RDF Sourcebook
- Cover by Steve Venters
- Designers: Frank Frey
- Publishers: Game Designers' Workshop
- Publication: 1986; 39 years ago
- Genres: Post apocalyptic military
- Systems: Twilight: 2000

= RDF Sourcebook =

1986 Post apocalyptic military tabletop role-playing game supplement

RDF Sourcebook is a supplement published by Game Designers' Workshop (GDW) in 1986 for the near future post-apocalyptic role-playing game Twilight: 2000 that places gameplay in Iran.

==Contents==
"RDF" stands for "Rapid Deployment Force", an American concept in the 1980s for a small but potent mobile force that could be quickly deployed to trouble spots in the world to defend American interests. RDF Sourcebook presents information on Iran and the surrounding area before and after a fictional Third World War; it includes a map of southern Iran, orders of battle for the US and Soviet forces in the area, and information on important non-player characters.

The book includes:
- Map of southern Iran
- Character generation tables for soldiers of various nationalities, including American, British, Soviet, and Iranian.
- Order of Battle for all forces that remain in the area after the nuclear war
- Specifications for 30 vehicles and weapons
- Biographies of major notable personalities in the region and various organizations

==Publication history==
GDW published the post-apocalyptic role-playing game Twilight: 2000 in 1984 that posited a nuclear war between the United States and the Soviet Union that was followed by a conventional war. It is in the world of the conventional war that the role-playing takes place. GDW published a number of adventures and supplements for the system, including RDF Sourcebook, a 48-page softcover book written by Frank Frey, with Loren Wiseman and Frank Chadwick, with interior art by Tim Bradstreet and Liz Danforth, and rear cover art by Steve Venters. It was published by GDW in 1986.

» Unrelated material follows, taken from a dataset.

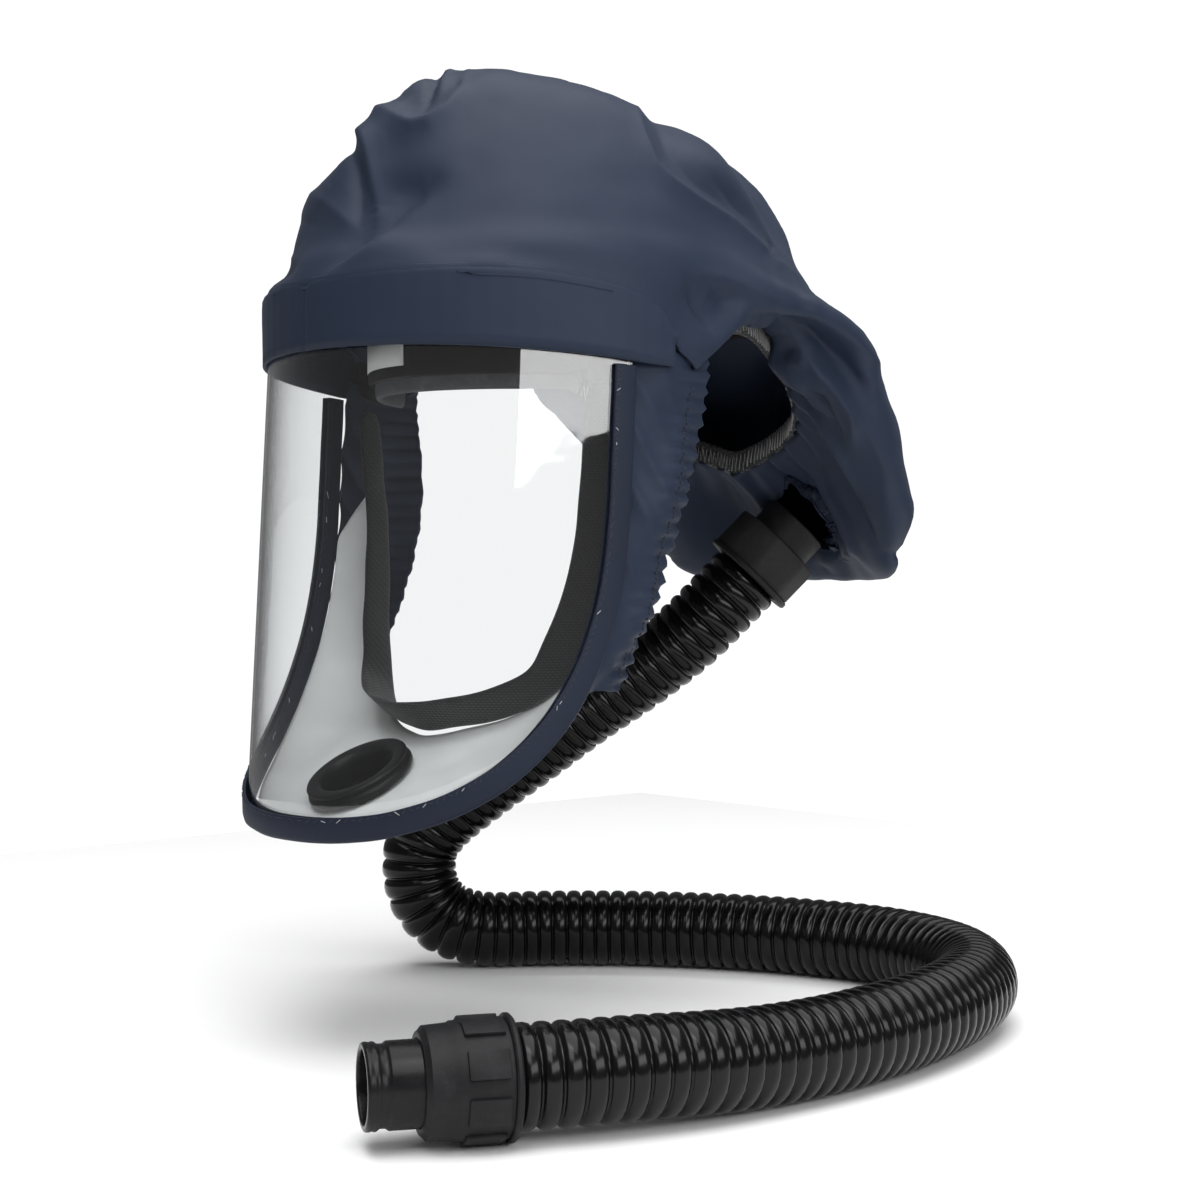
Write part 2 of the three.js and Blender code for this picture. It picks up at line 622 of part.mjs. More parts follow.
function faceSealGeometry() {
  const steps = 32;
  return sweepGeometry((i) => {
    const share = (2 * i) / steps - 1;
    const { p } = sealPlace(share);
    const next = sealPlace(Math.min(share + 0.02, 1)).p;
    const before = sealPlace(Math.max(share - 0.02, -1)).p;
    const tangent = V().subVectors(next, before).normalize();
    const inwards = V().subVectors(V(0, -20, -70), p).normalize();
    const flat = inwards.addScaledVector(tangent, -inwards.dot(tangent)).normalize();
    const spread = V().crossVectors(tangent, flat).normalize();
    const a = p.clone().addScaledVector(flat, seamGap);
    const width = sealWidth * (0.7 + 0.3 * Math.cos((share * Math.PI) / 2));
    return [[0, 0], [width, 0], [width, sealWall], [0, sealWall]].map(([w, h]) =>
      a.clone().addScaledVector(flat, h).addScaledVector(spread, w));
  }, steps);
}

function valveRingGeometry() {
  const { centre, axis } = valveSeat;
  const [outer, bore, groove] = [valveOuterDiameter / 2, valveBoreDiameter / 2, valveGrooveDiameter / 2];
  const half = liningWall / 2 + seamGap * 2.5;
  const high = valveHeight - valveBelow;
  const lip = half + valveLip;
  const profile = [
    [bore, -valveBelow], [outer - valveRound, -valveBelow], [outer, valveRound - valveBelow], [outer, -half],
    [groove, -half], [groove, half], [outer, half], [outer, lip],
    [outer - valveNotch, lip + valveNotch / 2], [outer - valveNotch, high - valveNotch],
    [outer - valveRound, high - valveRound], [outer - valveRound, high],
    [bore + valveRound, high], [bore, high - valveRound],
  ];
  return turned(profile, turnedSides, centre, axis);
}

function valveCoverGeometry() {
  const { centre, axis } = valveSeat;
  const rim = valveOuterDiameter / 2 + valveCoverLap;
  const top = -valveBelow - seamGap;
  const skirt = top - valveCoverWall * 2;
  const dome = top - valveCoverDepth;
  const bend = top - valveCoverDepth * 0.7;
  const profile = [
    [0, dome], [rim * 0.45, dome + 1], [rim * 0.8, bend], [rim, skirt], [rim, top], [rim - valveCoverWall, top],
    [rim - valveCoverWall, skirt], [rim * 0.75, bend + valveCoverWall],
    [rim * 0.4, dome + 1 + valveCoverWall], [0, dome + valveCoverWall],
  ];
  return turned(profile, turnedSides, centre, axis);
}

// A place round the head, by its turn from the front, standing off the headband's inner face.
function roundHead(turn, grow, z) {
  return V((bandHalfWidth + grow) * Math.sin(turn), -(bandHalfLength + grow) * Math.cos(turn), z);
}

// Headband round the head: it rises from the forehead into the hood at the sides and the back.
function headbandGeometry() {
  const steps = 40;
  return sweepGeometry((i) => {
    const turn = (2 * Math.PI * i) / steps;
    const low = bandBottom + bandRise * THREE.MathUtils.smoothstep(-Math.cos(turn), -0.6, 0.1);
    const high = low + bandHeight;
    const profile = [[0, low], [bandWall, low], [bandWall, high], [0, high]];
    return profile.map(([out, z]) => roundHead(turn, out, z));
  }, steps, true);
}

// Sweat pad inside the front of the headband, standing out below it.
function browPadGeometry() {
  const steps = 24;
  return sweepGeometry((i) => {
    const turn = rad(THREE.MathUtils.lerp(-padHalfAngle, padHalfAngle, i / steps));
    const [low, high] = [bandBottom - padHeight / 2, bandBottom + padHeight / 2];
    const [front, back] = [-seamGap, -seamGap - padWall];
    const profile = [[back, low + 1], [front - 1, low], [front, low + 2], [front, high], [back, high]];
    return profile.map(([out, z]) => roundHead(turn, out, z));
  }, steps);
}

// Tab that carries the headband's side from the inside of the brow band.
function templeTabGeometry(side) {
  const across = 4;
  const turn = Math.acos(tabShare);
  const from = roundHead(turn, bandWall + seamGap, 0);
  const reach = planReach(tabAzimuth) - (browWall + 1.7 * seamGap) / Math.sin(rad(tabAzimuth));
  const to = V(reach * Math.sin(rad(tabAzimuth)), crownAxisY - reach * Math.cos(rad(tabAzimuth)), 0);
  const place = (i, j) => {
    const p = from.clone().lerp(to, i / across);
    p.z = j === 0 ? tabTop : tabTop - tabHeight * (1 - tabTaper * (i / across) ** 2);
    p.x *= side;
    return p;
  };
  return sheetGeometry({ place, across, along: 1, wall: tabWall, inward: side });
}

function crownStrapGeometry() {
  const steps = 16;
  const rim = bandHalfWidth + bandWall / 2;
  const base = bandBottom + bandRise + bandHeight + seamGap;
  return sweepGeometry((i) => {
    const turn = Math.PI * (i / steps);
    const out = V(Math.cos(turn), 0, Math.sin(turn));
    const p = V(rim * Math.cos(turn), 0, base + crownStrapRise * Math.sin(turn));
    const corner = (y, n) => V(0, y * crownStrapWidth, 0).addScaledVector(out, n * crownStrapWall).add(p);
    return [corner(-0.5, -0.5), corner(0.5, -0.5), corner(0.5, 0.5), corner(-0.5, 0.5)];
  }, steps);
}

// Elastic that draws the hood's rear hem to the head, ending above the ears.
function rearElasticGeometry() {
  const steps = 34;
  return sweepGeometry((i) => {
    const azimuth = THREE.MathUtils.lerp(elasticFrom, 360 - elasticFrom, i / steps);
    const section = hoodSection(azimuth > 180 ? azimuth - 360 : azimuth);
    const out = V(Math.sin(rad(azimuth)), -Math.cos(rad(azimuth)), 0);
    const p = section[0].clone().addScaledVector(out, -gatherDepth * 0.35 - 2 * seamGap);
    const corner = (n, z) => V(0, 0, z * elasticWidth - 1).addScaledVector(out, -n * elasticWall).add(p);
    return [corner(1, -0.3), corner(0, -0.3), corner(0, 0.7), corner(1, 0.7)];
  }, steps);
}

// Breathing hose, plain here, and its connectors.
const hoseCurve = new THREE.CatmullRomCurve3(hoseRoute.map((p) => V(...p)), false, "centripetal");
const inletAxis = hoseCurve.getTangentAt(0).negate();
const inletFoot = hoseCurve.getPointAt(0);
const outletAxis = hoseCurve.getTangentAt(1);
const outletFoot = hoseCurve.getPointAt(1);

function hoseGeometry() {
  const shape = new THREE.Shape();
  for (let k = 0; k < hoseSides; k++) {
    const turn = (2 * Math.PI * k) / hoseSides;
    const [x, y] = [(hoseDiameter / 2) * Math.cos(turn), (hoseDiameter / 2) * Math.sin(turn)];
    if (k === 0) shape.moveTo(x, y);
    else shape.lineTo(x, y);
  }
  shape.closePath();
  return new THREE.ExtrudeGeometry(shape, { steps: hoseSteps, extrudePath: hoseCurve, curveSegments: 1 });
}

// A bored disc or cylinder, by its radii and its two heights.
function bored(inside, outside, from, to, sides, centre, axis) {
  return turned([[inside, from], [outside, from], [outside, to], [inside, to]], sides, centre, axis);
}

// A bored prism, by the distance across its flats.
function prism(flats, sides, from, to, bore, centre, axis) {
  const [corner, inside] = [flats, bore].map((width) => width / 2 / Math.cos(Math.PI / sides));
  return bored(inside, corner, from, to, sides, centre, axis);
}

function joined(...pieces) {
  return geometryOf(pieces.slice(1).reduce((solid, piece) => solid.add(solidOf(piece)), solidOf(pieces[0])));
}

function inletGeometry() {
  const bore = inletBore / 2;
  const nutStart = seamGap + inletFlangeLength;
  const nutEnd = nutStart + inletNutLength;
  const neckEnd = nutEnd + inletNeckLength;
  const place = [turnedSides, inletFoot, inletAxis];
  const round = (diameter, from, to) => bored(bore, diameter / 2, from, to, ...place);
  const flange = round(inletFlangeDiameter, seamGap, nutStart);
  const nut = prism(inletNutFlats, 8, nutStart - joinOverlap, nutEnd, inletBore, inletFoot, inletAxis);
  return joined(flange, nut, round(inletNeckDiameter, nutEnd - joinOverlap, neckEnd));
}

// The room that the hood's cloth leaves for the inlet's neck.
function inletClearance() {
  const r = inletNeckDiameter / 2 + seamGap;
  const from = inletNutLength * 0.6;
  const to = inletNutLength + inletNeckLength * 3;
  return turned([[0, from], [r, from], [r, to], [0, to]], turnedSides, inletFoot, inletAxis);
}

function endCollarGeometry() {
  const [bore, outer] = [spigotDiameter / 2 + seamGap, collarDiameter / 2];
  const [body, mouth] = [outer - collarInset, bore + collarMouth];
  const shoulder = collarLength - collarCone;
  const round = collarMouth / 2;
  const collar = turned([
    [bore, seamGap], [outer, seamGap], [outer, collarLip], [body, collarLip + collarInset / 2],
    [body, shoulder], [mouth + round, collarLength - round], [mouth, collarLength], [bore, collarLength],
  ], turnedSides, outletFoot, outletAxis);
  const gripStart = collarLip + joinOverlap;
  const grip = prism(collarDiameter - 1, gripFacets, gripStart, gripStart + gripLength, bore * 2,
    outletFoot, outletAxis);
  const limit = bored(bore, outer + joinOverlap, 0, shoulder, turnedSides, outletFoot, outletAxis);
  return geometryOf(solidOf(collar).add(solidOf(grip).intersect(solidOf(limit))));
}

function spigotGeometry() {
  const [outer, bore] = [spigotDiameter / 2, spigotBore / 2];
  const end = collarLength + spigotLength;
  const [low, high] = [end - grooveFrom, end - grooveTo];
  return turned([
    [bore, seamGap], [outer, seamGap], [outer, low], [outer - grooveDepth, low + grooveDepth],
    [outer - grooveDepth, high - grooveDepth], [outer, high], [outer, end - 1], [outer - 1, end], [bore, end],
  ], turnedSides, outletFoot, outletAxis);
}

const part = new THREE.Group();
part.name = "respirator_hood";

const finishes = {
  cloth: { color: 0x2b3a55, roughness: 0.62, metalness: 0 },
  lining: { color: 0xe8e9ea, roughness: 0.7, metalness: 0 },
  clear: { color: 0xe9f1f4, roughness: 0.06, metalness: 0 },
  rubber: { color: 0x1b1b1d, roughness: 0.5, metalness: 0 },
  knit: { color: 0x141416, roughness: 0.9, metalness: 0 },
  hose: { color: 0x101012, roughness: 0.25, metalness: 0 },
  plastic: { color: 0x242427, roughness: 0.45, metalness: 0 },
};

function addPiece(name, geometry, finish) {
  const mesh = new THREE.Mesh(geometry, new THREE.MeshStandardMaterial(finishes[finish]));
  mesh.name = name;
  part.add(mesh);
}

addPiece("hood_shell", cut(hoodGeometry(), inletClearance()), "cloth");
addPiece("brow_band", browBandGeometry(), "cloth");
addPiece("visor", visorGeometry(), "clear");
addPiece("visor_binding", bindingGeometry(), "cloth");
for (const [label, side] of [["left", 1], ["right", -1]]) {
  addPiece(`side_panel_${label}`, sidePanelGeometry(side), "cloth");
  addPiece(`temple_tab_${label}`, templeTabGeometry(side), "plastic");
}
addPiece("chin_lining", chinLiningGeometry(), "lining");
addPiece("face_seal", faceSealGeometry(), "knit");
addPiece("valve_ring", valveRingGeometry(), "rubber");
addPiece("valve_cover", valveCoverGeometry(), "rubber");
addPiece("headband", headbandGeometry(), "plastic");
addPiece("brow_pad", browPadGeometry(), "knit");
addPiece("crown_strap", crownStrapGeometry(), "plastic");
addPiece("rear_elastic", rearElasticGeometry(), "knit");
addPiece("inlet_connector", inletGeometry(), "plastic");
addPiece("breathing_hose", hoseGeometry(), "hose");
addPiece("end_collar", endCollarGeometry(), "plastic");
addPiece("end_spigot", spigotGeometry(), "plastic");

export default part;
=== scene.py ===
"""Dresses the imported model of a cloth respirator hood: cloth, visor, harness, valve, connectors and hose."""

import logging
import math
import random
from dataclasses import dataclass, field
from enum import Enum
from functools import cached_property
from typing import Callable, Iterable, Sequence

import bmesh
import bpy
from mathutils import Matrix, Vector, kdtree, noise
from mathutils.bvhtree import BVHTree


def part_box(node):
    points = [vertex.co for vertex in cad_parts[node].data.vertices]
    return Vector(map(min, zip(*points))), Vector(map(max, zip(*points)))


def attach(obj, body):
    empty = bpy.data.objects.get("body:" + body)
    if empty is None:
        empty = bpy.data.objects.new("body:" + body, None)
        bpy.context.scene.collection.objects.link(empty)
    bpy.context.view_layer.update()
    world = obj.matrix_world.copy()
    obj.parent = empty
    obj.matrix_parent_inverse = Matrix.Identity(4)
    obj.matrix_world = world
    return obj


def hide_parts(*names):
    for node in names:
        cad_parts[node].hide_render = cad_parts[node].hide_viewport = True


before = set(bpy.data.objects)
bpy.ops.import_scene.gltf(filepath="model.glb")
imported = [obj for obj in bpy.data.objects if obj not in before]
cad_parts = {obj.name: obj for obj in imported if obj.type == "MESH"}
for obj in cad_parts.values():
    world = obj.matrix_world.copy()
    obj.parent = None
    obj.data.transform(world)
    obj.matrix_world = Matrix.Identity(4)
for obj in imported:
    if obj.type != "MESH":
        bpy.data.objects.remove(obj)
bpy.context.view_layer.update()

log = logging.getLogger("respirator_hood")

Points = Sequence[tuple[float, float, float]]
MM = 0.001
BROW_CENTRE_Y = -0.040
# Degrees round from the middle over which the brow changes from turned in, on the wearer's right, to flush.
FLUSH_FROM = (-22.0, -8.0)
# A wave texture has this many bands to the metre at scale 1.
WAVE_BANDS = 3.183


# Small sums


def smoothstep(low: float, high: float, x: float) -> float:
    """Rises smoothly from 0 at low to 1 at high, or falls where high is the smaller."""
    t = min(max((x - low) / (high - low), 0.0), 1.0)
    return t * t * (3 - 2 * t)


def lerp(a: float, b: float, t: float) -> float:
    """The number a share t of the way from a to b."""
    return a + (b - a) * t


def azimuth_of(p: Vector, centre_y: float = 0.0) -> float:
    """Degrees round from straight ahead, towards the wearer's left, at which a place lies."""
    return math.degrees(math.atan2(p.x, centre_y - p.y))


def seat(foot: Vector, axis: Vector) -> Matrix:
    """Places a shape made about +Z at foot, pointing along axis."""
    turn = Vector((0, 0, 1)).rotation_difference(axis.normalized())
    return Matrix.Translation(foot) @ turn.to_matrix().to_4x4()


# Materials


def math_method(operation: str, swapped: bool = False) -> Callable[["Value", "Value | float"], "Value"]:
    """The method by which a Value takes part in one kind of sum, as a Math node."""

    def method(self: "Value", other: "Value | float") -> "Value":
        """The Math node's result."""
        first, second = (other, self) if swapped else (self, other)
        made = self.graph.node(
            "ShaderNodeMath", {"operation": operation}, {"Value": first, "Value_001": second}
        )
        return Value(self.graph, made.outputs[0])

    return method


@dataclass(frozen=True)
class Value:
    """A number that changes over a surface: an output socket that takes part in sums."""

    graph: "Graph"
    socket: bpy.types.NodeSocket

    __add__ = math_method("ADD")
    __radd__ = math_method("ADD", True)
    __sub__ = math_method("SUBTRACT")
    __rsub__ = math_method("SUBTRACT", True)
    __mul__ = math_method("MULTIPLY")
    __rmul__ = math_method("MULTIPLY", True)
    __pow__ = math_method("POWER")

    def above(self, low: float, high: float) -> "Value":
        """0 below low, 1 above high, and a straight rise between them."""
        made = self.graph.node(
            "ShaderNodeMapRange", {"clamp": True},
            {"Value": self, "From Min": low, "From Max": high},
        )
        return Value(self.graph, made.outputs[0])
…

Frank Frey wrote several pages of additional rules for aircraft, published in GDW's magazine Challenge, to be used with the upcoming sourcebook.

==Reception==
In Issue 80 of Space Gamer/Fantasy Gamer, Richard A. Edwards thought the book would be very useful for gamemasters, saying "While those looking for specific mission briefings will be disappointed, players and referees of Twilight: 2000 will find RDF Sourcebook to be indispensable for providing new character generation tables and equipment lists."

In a retrospective review of RDF Sourcebook in Black Gate, Patrick Kanouse noted that "armed with the RDF Sourcebook and the voluminous extra information in [Twilight:2000 adventure] King’s Ransom, any gaming group will be able to find hours of play and adventure in Iran. Kanouse concluded, "The book is, in the end, an excellent resource for groups wanting to play in a region outside Europe and the US."